On Wed, Dec 16, 2015 at 11:12 AM, Andrea Zanni <[email protected]>
wrote:

> On Sun, Dec 13, 2015 at 9:35 PM, Jane Darnell <[email protected]> wrote:
>
> > Andrea,
> > I totally agree on the mission/vision thing, but am not sure what you
> mean
> > exactly by scale - do you mean that Wikidata shouldn't try to be so
> > granular that it has a statement to cover each factoid in any Wikipedia
> > article, or do you mean we need to talk about what constitutes notability
> > in order not to grow Wikidata exponentially to the point the servers
> crash?
> > Jane
> >
> >
> Hi Jane, I explained myself poorly (sometime English is too difficult :-)
>
> What I mean is that the scale of the error *could* be of another scale,
> another order of magnitude.
> The propagation of the error is multiplied, it's not just a single error on
> a wikipage: it's an error propagated in many wikipages, and then Google,
> etc.
> A single point of failure.
>


Exactly: a single point of failure.
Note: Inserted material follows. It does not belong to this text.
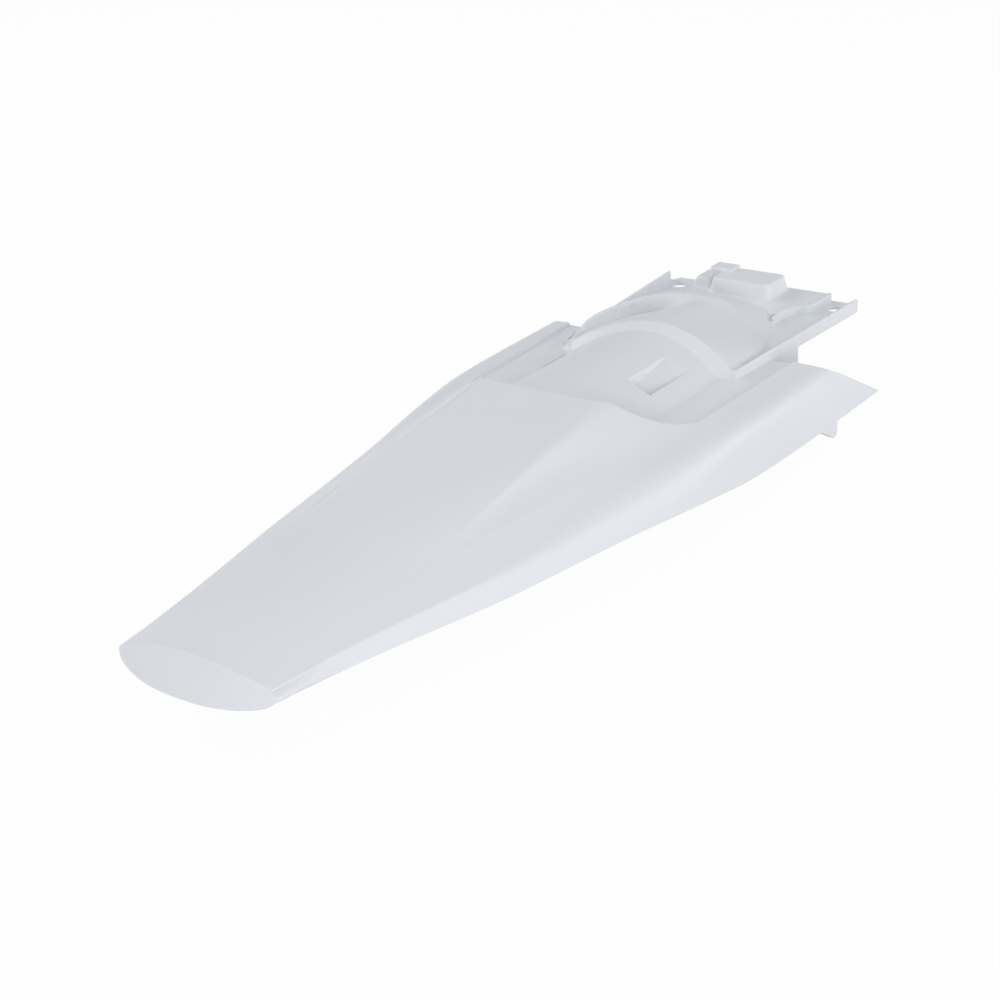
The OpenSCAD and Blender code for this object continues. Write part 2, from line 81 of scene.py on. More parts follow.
def along(keys, x):
    """Smooth curve through keys of (place, value)."""
    place, value = np.array(keys, float).T
    n = len(place)
    i = np.clip(np.searchsorted(place, x, side="right") - 1, 0, n - 2)
    before, after = np.maximum(np.arange(n) - 1, 0), np.minimum(np.arange(n) + 1, n - 1)
    slope = (value[after] - value[before]) / (place[after] - place[before])
    span = place[i + 1] - place[i]
    u = np.clip((x - place[i]) / span, 0, 1)
    d0, d1, rise = slope[i] * span, slope[i + 1] * span, value[i + 1] - value[i]
    return value[i] + u * d0 + u * u * (3 * rise - 2 * d0 - d1) + u ** 3 * (d0 + d1 - 2 * rise)


def soft_min(a, b, k):
    """The lower of two values, with a fillet where they are closer than k."""
    return np.minimum(a, b) - np.maximum(k - np.abs(a - b), 0) ** 2 / (4 * k)


def soft_max(a, b, k):
    return -soft_min(-a, -b, k)


def at_tail(u):
    return mix(tip_x, -seat_back, u)


def at_recess(u):
    return mix(-seat_back, -wing_front, u)


def tail_share(x):
    return share(tip_x, -seat_back, x)


def centre_z(x):
    return mix(-tip_drop, seat_h, tail_share(x) ** 1.28)


def crown_z(x, y):
    return centre_z(x) - tail_crown * (y / crown_at) ** 2


def plateau_z(x, y):
    return mix(crown_z(x, y), centre_z(x), ease(tail_share(v_tip_x), 0.85, tail_share(x)))


edge_y_keys = [(at_tail(0), 0), (at_tail(0.19), 0.18), (at_tail(0.48), 0.51), (at_tail(0.8), 0.79),
    (at_tail(1), 0.957), (at_recess(0.4), 1), (wing_tip_x, 1)]
edge_z_keys = [(at_tail(0), 0), (at_tail(0.19), 0.01), (at_tail(0.48), 0.14), (at_tail(0.8), 0.23),
    (at_tail(1), 0.37), (at_recess(0.4), 0.73), (at_recess(0.86), 0.9), (wing_tip_x, 1)]
crease_y_keys = [(at_tail(0), 2.5), (at_tail(0.3), 6.7), (at_tail(0.55), 8), (at_tail(0.8), 6),
    (at_tail(1), 5), (at_recess(0.6), 1), (wing_tip_x, 0.3)]
crease_z_keys = [(at_tail(0), 1), (at_tail(0.5), 1), (at_tail(0.8), 0.86), (at_tail(1), 0.48),
    (at_recess(0.3), 0.12), (at_recess(0.6), 0.08), (wing_tip_x, 0.08)]


def edge_y(x):
    return mix(tip_w / 2, wing_w / 2, along(edge_y_keys, x))


def edge_z(x):
    return mix(-tip_drop - tip_crown - corner_h, -wing_drop, along(edge_z_keys, x))


def crease_y(x):
    return edge_y(x) - along(crease_y_keys, x)


def crease_z(x):
    drop = -crease_drop * along(crease_z_keys, x)
    return mix(crown_z(x, crease_y(x)), drop, ease(0, 0.45, tail_share(x)))


def ridge_y(x):
    return np.minimum(plateau_w / 2, 0.69 * crease_y(x))


def inner_y(x):
    return mix(wing_gap - wing_taper, wing_gap, share(wing_start_x, -wing_front, x)) / 2


valley_keys = [(v_tip_x, plateau_w / 2 + 2), (wing_start_x - 16, inner_y(wing_start_x) - 2.5),
    (wing_start_x, inner_y(wing_start_x) - 1.5), (-wing_front, wing_gap / 2 - 1.5),
    (wing_tip_x, wing_gap / 2)]


def valley_y(x):
    behind = ridge_y(x) + mix(8, 2, share(tip_x, v_tip_x, x))
    return np.where(x < v_tip_x, behind, along(valley_keys, x))


def valley_z(x):
    low = crown_z(v_tip_x, plateau_w / 2 + 2)
    ahead = mix(low, wing_step, share(v_tip_x, wing_start_x, x) ** 0.6)
    crowned = crown_z(x, valley_y(x))
    return np.where(x < v_tip_x, crowned, np.where(x < -seat_back - 90, np.minimum(ahead, crowned), ahead))


def wall_dip(x):
    return wall_hollow * ease(v_tip_x, v_tip_x + 80, x) * (1 - ease(-seat_back - 80, -seat_back, x))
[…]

A system where a single point of
failure can have such consequences, potentially corrupting knowledge
forever, is a bad system. It's not robust.

In the op-ed, I mentioned the Brazilian aardvark hoax[1] as an example of
error propagation (which happened entirely without Wikidata's and the
Knowledge Graph's help). It took the New Yorker quite a bit of research to
piece together and confirm what happened, research which I understand would
not have happened if the originator of the hoax had not been willing to
talk about his prank.

It was the same with the fake Maurice Jarre quotes in Wikipedia[2] that
made their way into mainstream press obituaries a few years ago. If the
hoaxer had not come forward, no one would have been the wiser. The fake
quotes would have remained a permanent part of the historical record.

More recent cases include the widely repeated (including by Associated
Press, for God's sake, to this day) claim that Joe Streater was involved in
the Boston College basketball point shaving scandal[3] and the Amelia
Bedelia hoax.[4]

If even things people insert as a joke propagate around the globe as a
result of this vulnerability, then there is a clear and present potential
for purposeful manipulation. We've seen enough cases of that, too.[5]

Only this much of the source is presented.